Red Hat Enterprise Linux Client release 6.0 (Santiago)
[root@cmccf00 ~]# rpm -ql libstdc++ | grep libstdc++
/usr/lib64/libstdc++.so.6
/usr/lib64/libstdc++.so.6.0.13
[root@cmccf00 ~]# ls -hal /usr/lib64/libstdc++.so.6
lrwxrwxrwx. 1 root root 19 Feb 23 04:58 /usr/lib64/libstdc++.so.6 -> libstdc++.so.6.0.13
[root@cmccf00 ~]# ls -hal /usr/lib64/libstdc++.so.6.0.13
-rwxr-xr-x 1 root root 971K Jul 26  2010 /usr/lib64/libstdc++.so.6.0.13

Additional info:

Comment 1 Jakub Jelinek 2011-04-05 15:39:28 UTC
The problem is that libstdc++.so has the same SONAME as it had already in GCC 3.4,
and we definitely don't want to destabilize the system libstdc++.so.6 which in RHEL5 comes from gcc 4.1.2 by bumping libstdc++ (which means trading lots of bugfixes and new features for a set of unknown bugs in the new or changed code).

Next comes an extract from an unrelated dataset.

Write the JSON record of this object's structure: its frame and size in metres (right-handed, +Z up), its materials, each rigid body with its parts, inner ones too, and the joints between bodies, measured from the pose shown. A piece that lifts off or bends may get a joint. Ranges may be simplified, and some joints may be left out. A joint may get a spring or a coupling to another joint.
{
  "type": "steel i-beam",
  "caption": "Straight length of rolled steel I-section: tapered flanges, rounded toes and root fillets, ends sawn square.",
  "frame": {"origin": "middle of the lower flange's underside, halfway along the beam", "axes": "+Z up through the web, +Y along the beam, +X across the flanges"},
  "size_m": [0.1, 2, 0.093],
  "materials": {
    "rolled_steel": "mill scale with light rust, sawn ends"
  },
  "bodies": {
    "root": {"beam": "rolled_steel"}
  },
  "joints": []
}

That is not something customers would appreciate.

Having a different libstdc++.so.6 in some other path or giving it a different SONAME is problematic too, it moves the burden of playing with LD_LIBRARY_PATH, DT_RPATH etc. on the users, and as soon as you have multiple third party libraries with different requirements on minimum libstdc++.so.6 version it would be a nightmare.

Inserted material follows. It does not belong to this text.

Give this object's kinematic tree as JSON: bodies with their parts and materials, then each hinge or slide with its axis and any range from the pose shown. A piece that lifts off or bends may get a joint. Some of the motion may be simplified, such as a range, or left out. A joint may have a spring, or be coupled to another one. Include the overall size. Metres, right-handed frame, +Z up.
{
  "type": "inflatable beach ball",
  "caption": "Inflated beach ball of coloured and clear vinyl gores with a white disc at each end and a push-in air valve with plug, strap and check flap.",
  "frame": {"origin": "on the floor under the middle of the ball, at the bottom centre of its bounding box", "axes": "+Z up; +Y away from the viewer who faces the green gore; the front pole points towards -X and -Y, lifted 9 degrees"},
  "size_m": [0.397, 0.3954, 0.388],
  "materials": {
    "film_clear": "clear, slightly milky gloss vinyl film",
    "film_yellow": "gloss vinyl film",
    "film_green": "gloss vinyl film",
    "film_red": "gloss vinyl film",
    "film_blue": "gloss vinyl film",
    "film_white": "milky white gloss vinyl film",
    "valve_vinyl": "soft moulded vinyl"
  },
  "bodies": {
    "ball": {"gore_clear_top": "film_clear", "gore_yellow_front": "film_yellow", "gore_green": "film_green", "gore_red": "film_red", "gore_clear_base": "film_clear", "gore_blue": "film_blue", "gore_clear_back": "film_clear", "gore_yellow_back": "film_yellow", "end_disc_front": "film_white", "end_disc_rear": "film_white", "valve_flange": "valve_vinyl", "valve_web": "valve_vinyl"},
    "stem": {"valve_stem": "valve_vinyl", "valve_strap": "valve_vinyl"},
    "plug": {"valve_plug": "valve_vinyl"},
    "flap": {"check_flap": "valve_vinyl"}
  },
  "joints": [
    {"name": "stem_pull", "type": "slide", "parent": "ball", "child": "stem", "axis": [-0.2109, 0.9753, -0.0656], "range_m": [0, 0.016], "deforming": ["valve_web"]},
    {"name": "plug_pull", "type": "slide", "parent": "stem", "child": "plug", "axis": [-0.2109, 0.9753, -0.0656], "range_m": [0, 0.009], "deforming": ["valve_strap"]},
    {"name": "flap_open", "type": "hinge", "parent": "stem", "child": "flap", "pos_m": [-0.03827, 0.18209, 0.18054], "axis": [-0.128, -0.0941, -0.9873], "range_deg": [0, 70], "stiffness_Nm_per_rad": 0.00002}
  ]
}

Therefore, what gcc44-c++ does, is, it links against system -lstdc++ plus
-lstdc++_nonshared.a, which contains symbols added to libstdc++.so.6 after
the system libstdc++ release.  Thus, gcc44-c++ compiled libraries or programs
should work fine on both RHEL5 and RHEL6, but you can't just take
RHEL6 (or latest SLES or whatever other recent distro with system gcc > 4.1.x)

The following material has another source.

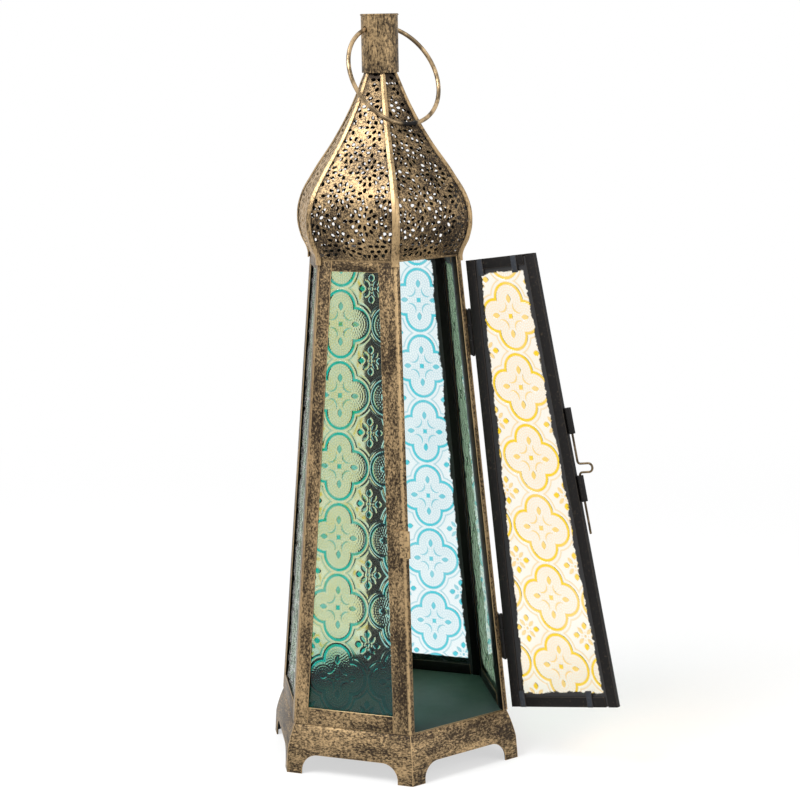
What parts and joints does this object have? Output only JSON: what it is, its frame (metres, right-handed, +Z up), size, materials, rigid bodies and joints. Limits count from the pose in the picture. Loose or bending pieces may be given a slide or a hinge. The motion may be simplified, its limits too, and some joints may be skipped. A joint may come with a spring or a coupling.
{
  "type": "candle lantern",
  "caption": "Six-sided tapered metal lantern with embossed coloured glass panes, a latched hinged door, a pierced onion dome and a hanging ring.",
  "frame": {"origin": "centre of the six feet, on the plane they stand on", "axes": "+Z up through the dome, -Y towards the door opening, +X towards the hinge side's far corner"},
  "size_m": [0.1384, 0.1751, 0.38],
  "materials": {
    "antique_brass": "antique brass, rubbed over black",
    "blackened_metal": "black patina, satin, uneven",
    "wire_brass": "drawn wire, dulled",
    "amber_glass": "embossed, stained",
    "aqua_glass": "embossed, stained",
    "green_glass": "embossed, stained"
  },
  "bodies": {
    "lantern": {"skirt": "antique_brass", "floor_plate": "blackened_metal", "crown_plate": "blackened_metal", "collar": "antique_brass", "latch_catch": "antique_brass", "post_front": "antique_brass", "post_right": "antique_brass", "post_left": "antique_brass", "post_far_left": "antique_brass", "post_back": "antique_brass", "post_far_right": "antique_brass", "rail_bottom_front_left": "antique_brass", "rail_top_front_left": "antique_brass", "pane_front_left": "aqua_glass", "rail_bottom_far_left": "antique_brass", "rail_top_far_left": "antique_brass", "pane_far_left": "green_glass", "rail_bottom_back_left": "antique_brass", "rail_top_back_left": "antique_brass", "pane_back_left": "amber_glass", "rail_bottom_back_right": "antique_brass", "rail_top_back_right": "antique_brass", "pane_back_right": "aqua_glass", "rail_bottom_right": "antique_brass", "rail_top_right": "antique_brass", "pane_right": "green_glass", "dome_panel_1": "antique_brass", "rib_1": "antique_brass", "dome_panel_2": "antique_brass", "rib_2": "antique_brass", "dome_panel_3": "antique_brass", "rib_3": "antique_brass", "dome_panel_4": "antique_brass", "rib_4": "antique_brass", "dome_panel_5": "antique_brass", "rib_5": "antique_brass", "dome_panel_6": "antique_brass", "rib_6": "antique_brass", "hinge_leaf_fixed_lower": "blackened_metal", "hinge_pin_lower": "blackened_metal", "hinge_leaf_fixed_upper": "blackened_metal", "hinge_pin_upper": "blackened_metal"},
    "door": {"latch_sleeve_upper": "blackened_metal", "latch_sleeve_lower": "blackened_metal", "door_stile_free": "blackened_metal", "door_stile_hinge": "blackened_metal", "door_rail_top": "blackened_metal", "door_rail_bottom": "blackened_metal", "door_pane": "amber_glass", "hinge_leaf_door_lower": "blackened_metal", "hinge_leaf_door_upper": "blackened_metal", "door_tab_top_1": "antique_brass", "door_tab_top_2": "antique_brass", "door_tab_bottom_1": "antique_brass", "door_tab_bottom_2": "antique_brass"},
    "bolt": {"latch_bolt": "wire_brass"},
    "ring": {"ring": "wire_brass"}
  },
  "joints": [
    {"name": "door_hinge", "type": "hinge", "parent": "lantern", "child": "door", "pos_m": [0.03265, -0.05699, 0.025], "axis": [-0.0477, 0.0827, 0.9954], "range_deg": [-110.5, 64.5]},
    {"name": "latch_bolt_slide", "type": "slide", "parent": "door", "child": "bolt", "axis": [-0.0809, 0.1712, 0.9819], "range_m": [0, 0.0132]},
    {"name": "ring_swing", "type": "hinge", "parent": "lantern", "child": "ring", "pos_m": [0, 0, 0.3724], "axis": [-1, 0, 0], "range_deg": [0, 307.6]}
  ]
}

libraries or binaries to RHEL5 and expect them to work.  That is not what these packages are meant to solve.  And libstdc++ isn't the only problem in doing so,
e.g. gcc 4.4 compiled programs also require linker and dynamic linker features
that aren't supported in RHEL5, might very well require glibc symbols not present in RHEL5, etc.